When she arrived I noticed her skin, wet and slippery, not dried and flaky like the old white nanny we had at first when the last baby came home from the hospital with Mother. She was brown. A rich clean mud mixed with a streak of red clay. She had a glow. There was not a section on her body where fat wasn’t. Her waist thick with excess. Her hands and arms and legs all padded. In my most playful I wanted to bounce and roll on her, but mostly just sit on her lap. My mother, after her sixth, was thin and had no extra padding in her constitution. Besides, my mother moved fast and often sped past me. Coreen stayed.

deskFor the next month I will write, drink tea, write some more, stare out my window and from time to time look back over all the notes I have gathered while researching Coreen and those important years.

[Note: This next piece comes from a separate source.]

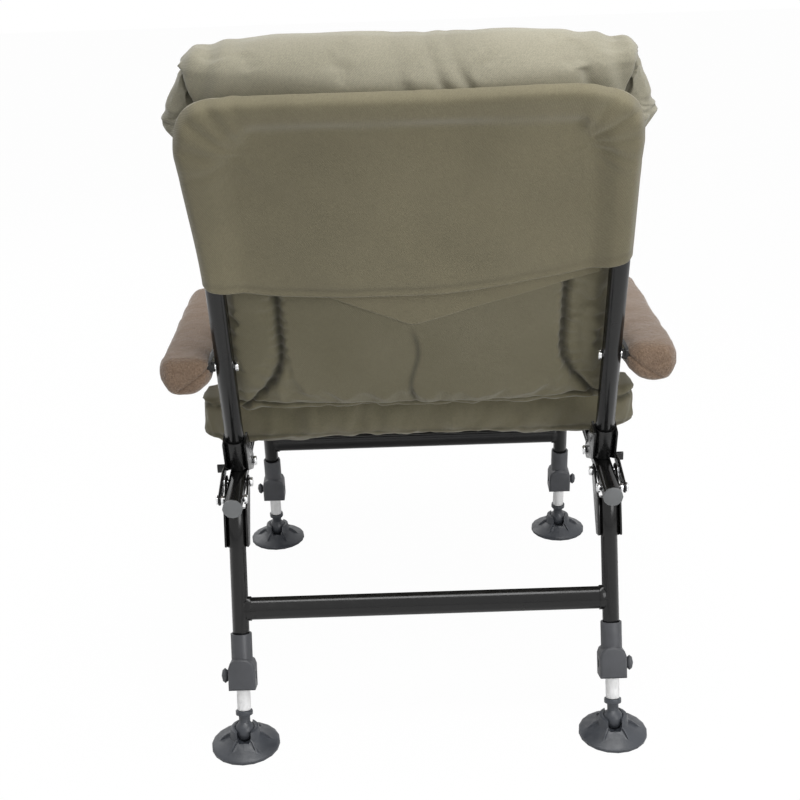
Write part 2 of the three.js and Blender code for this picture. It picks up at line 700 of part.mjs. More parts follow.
// Arm pad: a lofted form with round ends, a channel for the arm bar and a pocket for the strut.
const padCornerPower = 0.5;
const padSectionSteps = 9;
function armPad(s) {
  const half = padWidth / 2;
  const ring = 2 * padSectionSteps;
  const swell = (c) => Math.sign(c) * Math.abs(c) ** padCornerPower;
  const section = (inset) =>
    Array.from({ length: ring }, (_, k) => {
      const a = (2 * Math.PI * k) / ring;
      return [swell(Math.cos(a)) * (half - inset), swell(Math.sin(a)) * (padHeight / 2 - inset)];
    });
  const stations = [
    [-padRear, padEndRound],
    [-padRear + padEndRound / 3, padEndRound / 3],
    [-padRear + padEndRound, 0],
    [padFront - padEndRound, 0],
    [padFront - padEndRound / 3, padEndRound / 3],
    [padFront, padEndRound],
  ];
  const centre = s * (padX + half);
  const points = stations.flatMap(([y, inset]) =>
    section(inset).flatMap(([x, z]) => [x + centre, y, z - padDrop]),
  );
  const faces = [];
  stations.slice(1).forEach((_, r) => {
    for (let k = 0; k < ring; k++) {
      const a = r * ring + k;
      const b = r * ring + ((k + 1) % ring);
      faces.push(a, b, b + ring, a, b + ring, a + ring);
    }
  });
  const last = (stations.length - 1) * ring;
  for (let k = 1; k < ring - 1; k++) faces.push(0, k + 1, k, last, last + k, last + k + 1);
  const g = new THREE.BufferGeometry();
  g.setAttribute("position", new THREE.Float32BufferAttribute(points, 3));
  g.setIndex(faces);

  const low = -padDrop - padHeight / 2 - cutOver;
  const room = armBarWidth / 2 + softGap;
  const inner = s * (padX - cutOver);
  const beside = s * (strutInner - linkGap / 2);
  const channel = block(inner, beside, -padRear - cutOver, padFront + cutOver, -room, room);
  const pocketRear = armLength - strutPocketLength;
  const pocket = block(inner, s * (strutOuter + linkGap), pocketRear, padFront + cutOver, low, room);
  const headRoom = headRadius + 2 * runGap;
  const rearHead = barX(headRoom, s * armBarX, s * (strutInner + lowHeadHeight + runGap), 0, 0);
  const frontHead = barX(headRoom, s * strutInner, s * (strutOuter + headHeight + 2 * runGap), armLength, 0);
  return cut(solid(g), channel, pocket, rearHead, frontHead);
}

for (const [side, s] of mates) {
  // Flat steel bar along the arm, with a boss that stands it off the back tube
  const eye = armBarWidth / 2;
  const barOutline = wrapCircles([
    [0, 0, eye],
    [armLength, 0, eye],
  ]);
  const bar = plateYZ(barOutline, s * armBarX, s * (armBarX + armBarThickness));
  const boss = barX(eye - headChamfer, s * (halfFrame + tubeRadius + fitGap), s * (armBarX + jointLap), 0, 0);
  const past = [s * halfFrame, s * (strutOuter + cutOver)];
  const barHoles = [0, armLength].map((y) => barX(pinHole, ...past, y, 0));
  arms.add(piece("arm_bar_" + side, cut(join(bar, boss), ...barHoles), blackPaint()));
  arms.add(piece("arm_pad_" + side, armPad(s), brownFleece()));

  // Bolt that joins the front of the arm to its strut
  const frontBolt = bolt(s, armBarX - fitGap, strutOuter + fitGap, armLength, 0, headHeight, lowHeadHeight);
  arms.add(piece("arm_front_bolt_" + side, frontBolt, brightSteel()));

  // Strut from the seat frame's ear up to the front of the arm
  const high = [armPivotY + armLength - strutPivotY, armPivotZ - strutPivotZ];
  const strutOutline = wrapCircles([
    [0, 0, eye],
    [...high, eye],
  ]);
  const strutHoles = [[0, 0], high].map(([y, z]) => barX(pinHole, ...past, y, z));
  const strut = plateYZ(strutOutline, s * strutInner, s * strutOuter);
  struts.add(piece("arm_strut_" + side, cut(strut, ...strutHoles), blackPaint()));
}

// Leg frame: two tubes with a crossbar between them, and a forked bracket welded round the top of each tube.
// Its own axes start at its pivot, with Z up along the legs, and toward is the side that the legs stand on.
const legRadius = legTubeDiameter / 2;
const legBoreRadius = innerTubeDiameter / 2 + fitGap;
function legFrame(toward) {
  const y = toward * legAxisOffset;
  const corner = legRadius - plateCorner;
  const low = legSleeveTop + legSleeveLength;
  const outline = wrapCircles([
    [0, 0, legEyeRadius],
    [y - corner, -legSleeveTop - plateCorner, plateCorner],
    [y + corner, -legSleeveTop - plateCorner, plateCorner],
    [y - corner, -low + plateCorner, plateCorner],
    [y + corner, -low + plateCorner, plateCorner],
  ]);
  const oval = (x0, x1, grow) => {
    const g = new THREE.CylinderGeometry(1, 1, Math.abs(x1 - x0), tubeSides).rotateZ(Math.PI / 2);
    g.scale(1, crossbarDepth / 2 + grow, crossbarHeight / 2 + grow);
    return solid(g.translate((x0 + x1) / 2, y, -crossbarDown));
  };
  let body = oval(-halfFrame, halfFrame, 0);
  for (const [, s] of mates) {
    const x = s * halfFrame;
    const tube = barZ(legRadius, -legTubeEnd, -legTubeTop, x, y);
    const sleeve = barZ(legSleeveDiameter / 2, -low, -legSleeveTop, x, y);
    const cheeks = [-1, 1].map((k) => plateYZ(outline, x + k * plateInner, x + k * plateOuter));
    const tubeFace = halfFrame - legRadius;
    const bead = oval(s * (tubeFace - beadWidth), s * (tubeFace + beadWidth / 2), beadRise);
    body = join(body, tube, sleeve, ...cheeks, bead);
  }
  for (const [, s] of mates) {
    const bore = barZ(legBoreRadius, -legTubeEnd - cutOver, -legSleeveTop + cutOver, s * halfFrame, y);
    body = cut(body, bore, pinBore(s, 0, 0));
  }
  return body;
}

// Collar on the foot of a leg tube: a round sleeve over a square clamp block with an arched shoulder.
function legCollar(s, toward) {
  const x = s * halfFrame;
  const y = toward * legAxisOffset;
  const sleeve = barZ(collarSleeveDiameter / 2, -collarFoot + jointLap, -collarTop, x, y);
  const half = collarBlockWidth / 2;
  const shape = new THREE.Shape();
  shape.moveTo(-half, -collarFoot);
  shape.lineTo(half, -collarFoot);
  shape.absellipse(0, -collarBlockTop, half, collarShoulderRise, 0, Math.PI);
  const g = new THREE.ExtrudeGeometry(shape, {
    depth: collarBlockDepth - 2 * collarBevel,
    bevelThickness: collarBevel,
    bevelSize: collarBevel,
    bevelOffset: -collarBevel,
    bevelSegments: 1,
    curveSegments: arcSteps,
  });
  const clamp = solid(g.rotateX(Math.PI / 2).translate(x, y + collarBlockDepth / 2 - collarBevel, 0));
  const tubeBore = barZ(legRadius + fitGap, -legTubeEnd - fitGap, -collarTop + cutOver, x, y);
  const legBore = barZ(legBoreRadius, -collarFoot - cutOver, -collarTop, x, y);
  const out = s * (halfFrame + half + cutOver);
  const screwBore = barX(thumbRodRadius + runGap, s * (halfFrame + legRadius / 2), out, y, -thumbDown);
  const pocket = block(
    s * (halfFrame - half - cutOver),
    s * (halfFrame - half + clampDepth),
    y - clampWidth / 2,
    y + clampWidth / 2,
    -thumbDown - clampWidth / 2,
    -thumbDown + clampWidth / 2,
  );
  return cut(join(sleeve, clamp), tubeBore, legBore, screwBore, pocket);
}

// Thumb screw that clamps the inner leg: a rod in the collar and a flat oval wing outside it.
function thumbScrew(s, toward) {
  const y = toward * legAxisOffset;
  const face = halfFrame + collarBlockWidth / 2 + runGap;
  const tip = halfFrame + innerTubeDiameter / 2 + runGap;
  const middle = s * (face + thumbWingThickness / 2);
  const rod = barX(thumbRodRadius, s * tip, middle, y, -thumbDown);
  const wing = new THREE.SphereGeometry(1, pinSides, pinSides / 2);
  wing.scale(thumbWingThickness / 2, thumbWingDepth / 2, thumbWingHeight / 2);
  return join(rod, solid(wing.translate(middle, y, -thumbDown)));
}

// White inner leg tube, open at both ends.
function innerLeg(length, s, toward) {
  const at = [s * halfFrame, toward * legAxisOffset];
  const foot = -length + innerTubeAboveBall;
  const radius = innerTubeDiameter / 2;
  const bore = barZ(radius - innerTubeWall, foot - cutOver, foot + innerTubeLength + cutOver, ...at);
  return cut(barZ(radius, foot, foot + innerTubeLength, ...at), bore);
}

// Plug in the foot of an inner leg, with its flange, neck and ball, turned as one piece.
function ballPlug(length, s, toward) {
  const top = innerTubeAboveBall - fitGap;
  const radius = ballDiameter / 2;
  const neck = neckDiameter / 2;
  const sweep = Math.PI - Math.asin(neck / radius);
  const profile = [new THREE.Vector2(0, -radius)];
  for (let k = 1; k <= ballSteps; k++) {
    const a = (sweep * k) / ballSteps;
    profile.push(new THREE.Vector2(radius * Math.sin(a), -radius * Math.cos(a)));
  }
  const shaft = innerTubeDiameter / 2 - innerTubeWall - fitGap;
  profile.push(
    new THREE.Vector2(neck, top - flangeHeight),
    new THREE.Vector2(flangeDiameter / 2, top - flangeHeight),
    new THREE.Vector2(flangeDiameter / 2, top),
    new THREE.Vector2(shaft, top),
    new THREE.Vector2(shaft, top + capPlugLength),
    new THREE.Vector2(0, top + capPlugLength),
  );
  const g = new THREE.LatheGeometry(profile, tubeSides);
  return solid(g.rotateX(Math.PI / 2).translate(s * halfFrame, toward * legAxisOffset, -length));
}

// Mud foot: a wide ribbed skirt under a socket that is split by two notches into jaws round the ball.
// Shares of the way out from the socket to the rim, and of the way up from the rim to the socket's top.
const skirtShares = [
  [0.86, 0.1],
  [0.4, 0.26],
  [0.08, 0.5],
];
const ribBowShare = 0.4;
function mudFoot(x, y) {
  const socket = socketOuterDiameter / 2;
  const radius = footDiameter / 2;
  const cavity = ballDiameter / 2 + fitGap;
  const open = Math.acos((socketTopHeight - ballHeight) / cavity);
  const profile = [
    new THREE.Vector2(0, footRecess),
    new THREE.Vector2(footRecessDiameter / 2 - footRecess, footRecess),
    new THREE.Vector2(footRecessDiameter / 2, 0),
    new THREE.Vector2(radius, 0),
    new THREE.Vector2(radius, footRim),
    ...skirtShares.map(
      ([out, up]) => new THREE.Vector2(mix(socket, radius, out), mix(footRim, socketTopHeight, up)),
    ),
    new THREE.Vector2(socket - jointLap, socketTopHeight),
  ];
  for (let k = 0; k < cavitySteps; k++) {
    const a = mix(open, Math.PI, k / cavitySteps);
    profile.push(new THREE.Vector2(cavity * Math.sin(a), ballHeight + cavity * Math.cos(a)));
  }
  profile.push(new THREE.Vector2(0, ballHeight - cavity));
  let body = solid(new THREE.LatheGeometry(profile, footSides).rotateX(Math.PI / 2));

  const rib = new THREE.Shape();
  rib.moveTo(socket - cutOver, footRim);
  rib.lineTo(ribReach, footRim);
  rib.quadraticCurveTo(mix(socket, ribReach, ribBowShare), ribHeight, socket - cutOver, ribHeight);
  const options = { depth: ribThickness, bevelEnabled: false, curveSegments: arcSteps };
  for (let k = 0; k < ribCount; k++) {
    const g = new THREE.ExtrudeGeometry(rib, options).rotateX(Math.PI / 2).translate(0, ribThickness / 2, 0);
    body = body.add(solid(g.rotateZ((2 * Math.PI * k) / ribCount)));
  }

  const half = socketNotchWidth / 2;
  const notchMiddle = socketNotchHeight + half;
  const ends = [-socket - cutOver, socket + cutOver];
  const round = barY(half, ...ends, 0, notchMiddle, pinSides);
  const above = block(-half, half, ...ends, notchMiddle, socketTopHeight + cutOver);
  return cut(body, round, above).translate([x, y, 0]);
}

const legSets = [
  ["rear", frameAt(rearPivotY, rearPivotZ, -rearSplay), rearReach, -1, rearFootY],
  ["front", frameAt(frontPivotY, frontPivotZ, frontSplay), frontReach, 1, frontFootY],
];
for (const [end, group, length, toward, footY] of legSets) {
  group.add(piece(end + "_leg_frame", legFrame(toward), blackPaint()));
  for (const [side, s] of mates) {
    const tag = end + "_" + side;
    group.add(piece("leg_collar_" + tag, legCollar(s, toward), greyPlastic()));
    group.add(piece("thumb_screw_" + tag, thumbScrew(s, toward), greyPlastic()));
    group.add(piece("inner_leg_" + tag, innerLeg(length, s, toward), whiteTube()));
    group.add(piece("ball_plug_" + tag, ballPlug(length, s, toward), greyPlastic()));
    chair.add(piece("mud_foot_" + tag, mudFoot(s * halfFrame, footY), greyPlastic()));
  }
  chair.add(group);
}

chair.add(seat, back, arms, struts);
chair.position.y = -(rearFootY + frontFootY) / 2;
const part = new THREE.Group();
part.add(chair);

export default part;
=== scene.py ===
# %% [markdown]
# # A padded fishing chair, seen from behind
# The chair is a folding steel frame with a quilted seat and back, a cloth hood over the top of the back
# frame, a headrest pillow, fleece arm pads and four telescopic legs on ball-jointed mud feet. The frame is
# already modelled to size, so this lesson loads it, gives the hard parts soft edges and real finishes, and
# then makes the soft parts one by one.

# %% Load the chair's frame
import bpy
import bmesh
import json
import math
from mathutils import Vector, Matrix, noise


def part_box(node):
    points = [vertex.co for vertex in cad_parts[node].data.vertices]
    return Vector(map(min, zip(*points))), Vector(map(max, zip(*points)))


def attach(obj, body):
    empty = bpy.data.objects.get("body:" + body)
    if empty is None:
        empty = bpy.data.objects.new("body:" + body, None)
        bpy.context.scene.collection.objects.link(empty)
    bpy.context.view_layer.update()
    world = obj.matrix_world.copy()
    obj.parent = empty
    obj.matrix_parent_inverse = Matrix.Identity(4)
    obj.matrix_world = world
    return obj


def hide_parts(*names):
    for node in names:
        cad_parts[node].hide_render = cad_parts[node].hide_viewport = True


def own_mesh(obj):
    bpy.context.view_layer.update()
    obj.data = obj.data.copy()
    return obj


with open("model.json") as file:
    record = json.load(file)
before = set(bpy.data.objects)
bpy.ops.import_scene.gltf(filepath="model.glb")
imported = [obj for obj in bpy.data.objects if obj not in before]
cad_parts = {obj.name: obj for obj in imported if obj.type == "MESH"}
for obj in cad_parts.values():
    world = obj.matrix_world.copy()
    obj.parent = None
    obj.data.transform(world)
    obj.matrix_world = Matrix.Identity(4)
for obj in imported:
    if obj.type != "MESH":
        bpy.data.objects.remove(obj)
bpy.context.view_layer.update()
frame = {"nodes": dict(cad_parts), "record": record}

nodes = frame["nodes"]

# %% [markdown]
# ## Camera
# The photograph looks down on the chair's back from about a metre and a half away. A long lens keeps the
# legs nearly parallel. The height of the front feet over the rear ones in the picture gives the camera's
# tilt.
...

This story is rooted in a time when racial prejudices were no longer tolerated by much of our country, and certainly not in my home, yet the trappings of racial inequality were visible everywhere, even in my home.

As I peruse the current headlines, I am reminded of just how far we still need to go to root out these paradoxes. Clearly there will be no healing until we do. Realizing Black Lives Matter is more than essential, more than a hashtag, it is the very heart of our complex and diverse America.

I do not feel equal to the task of writing this story, with all the complexity it entails, but as I start each day, I will give it my all.

fortune

9 thoughts on “Write What You Know

  1. Birthing a book lingers; the love labor is enormous.
    I, too, know there is a book in my soul, longing to manifest thru my handwriting, filling the empty college ruled line paper.
    I have a vast collection of opening paragraps depicting nuggets of my memories…then I freeze and write no second paragraph to continue the threads tangled in my mine….you have always inspired me and you well placed words tonight have ignited a fire to move ahead.
    Thank you, my friend.
    Blessings,
    Bliss

    Liked by 1 person

  2. “…I will write, drink tea, write some more…” – This is a dream life for me Moira. Well, I just gave my work a notice that I’ll work till the 21st of August. I haven’t had a good break from work for six and a half year and my spirit; mind and body are longing for a period of time that belongs to myself and enjoy my freedom!